The masterfully executed excerpts are lifted from Wang Xizhi’s (303-361 AD) Shiqi tie, a collection of letters written to his friend, Zhou Fu, who served as a Prefect in Yizhou, yearning for a glimpse of the breath-taking sceneries of the Shu state. The Shiqi tie is named after its first two characters, which denotes the date, and each letter is named after its first few characters. Its high esteem saw the entire text reproduced into stone steles and the ink rubbings were widely distributed. Wang’s calligraphy throughout the letters has been acclaimed as the supreme model of cursive script. The end note and two seals that follow the inscription on these vases indicate that an official, Wu Yue, was responsible for the calligraphy on these vases.
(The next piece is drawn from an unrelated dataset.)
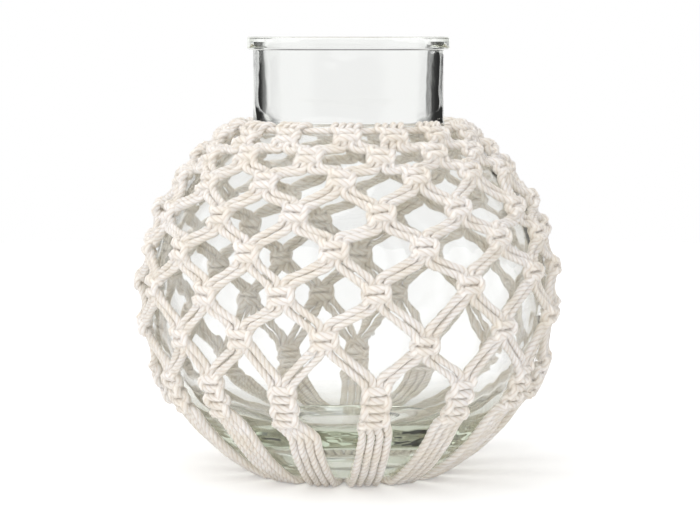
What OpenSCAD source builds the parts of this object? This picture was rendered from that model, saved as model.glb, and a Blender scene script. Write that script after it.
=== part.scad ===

The Danshi tie inscribed on one vase can be translated as follows: Recently, the capital (Nanjing) has been fairly calm and peaceful, this time when you return from your duty, you should have the qualities to be promoted to the military general of the state. Heng Gong (the military official who spent nearly three decades defending the Shu State) was delighted to hear about you after reading my letter and wish to see you successfully complete further duties. Xie Wu Yi and I have been communicating through letters and he is doing fine. After his brother (Xie Ren Zu) passed away, I recently visited his home and it is difficult to express my sadness from my heart.  
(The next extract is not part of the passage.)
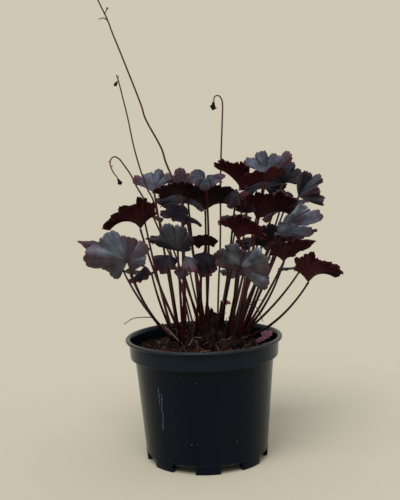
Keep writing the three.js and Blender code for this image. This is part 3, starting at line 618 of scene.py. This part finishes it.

The Qingyan tie on the second vase can be translated as follows:

Knowing that the Shu State is a rather peaceful region, and have great harvests for many years in succession producing crops that no other places can grow, along with its name well-known since the ancient times and its magnificent landscape, how can I not pay a visit?

Two vases also belonging to this group, both decorated with a deer under a large pine tree, the reverse of one similarly inscribed with an extract from the Shiqi tie and other from Sun Guoting’s Shupu, both with the same seals as the present vases, were sold at Christie’s new York, 19th/20th September 2013, lot 1313; and another depicting two magpies perched on a blossoming plum tree, the reverse inscribed in cursive script with a poem, together with the Taocheng Tang seal and a seal reading Wu Pei zhi (made by Wu Pei), was sold in our Hong Kong rooms, 8th October 2013, lot 3186. See also a smaller vase of similar form, decorated in underglaze blue and red with five deer standing under a tall pine tree, but lacking an inscription and seals, sold in our Hong Kong rooms, 23th May 1971, lot 1261.

Further vessels bearing the Taocheng Tang seal include a vase of related form but with rounded shoulder, decorated with a peony branch and inscription in clerical script on the reverse, as well as a seal reading Wu Fu (Hall of Wu), in the Qing court collection and still in Beijing, published in The Complete Collection of Treasures of the Palace Museum. Blue and White Porcelain with Underglazed Red (III) Shanghai, 2000, pl. 196 (fig. 1); and a brushpot inscribed with Sun Guoting’s Shupu as well as a seal reading Dianhu dugong, with a Qianlong reign mark and of the period, in the National Museum of China, Beijing, illustrated in Zhongguo Guojia Bowuguan Guancang Wenwu Yanjiu Congshu [Studies on the collections of the National Museum of China], Ciqi juan [Porcelain section]: Qingdai [Qing dynasty], Shanghai, 2007, pl. 86 (fig. 2). A celadon-glazed garlic-mouth vase with a two-character Taocheng mark to the base was sold at Christie’s London, 12th November 2002, lot 64.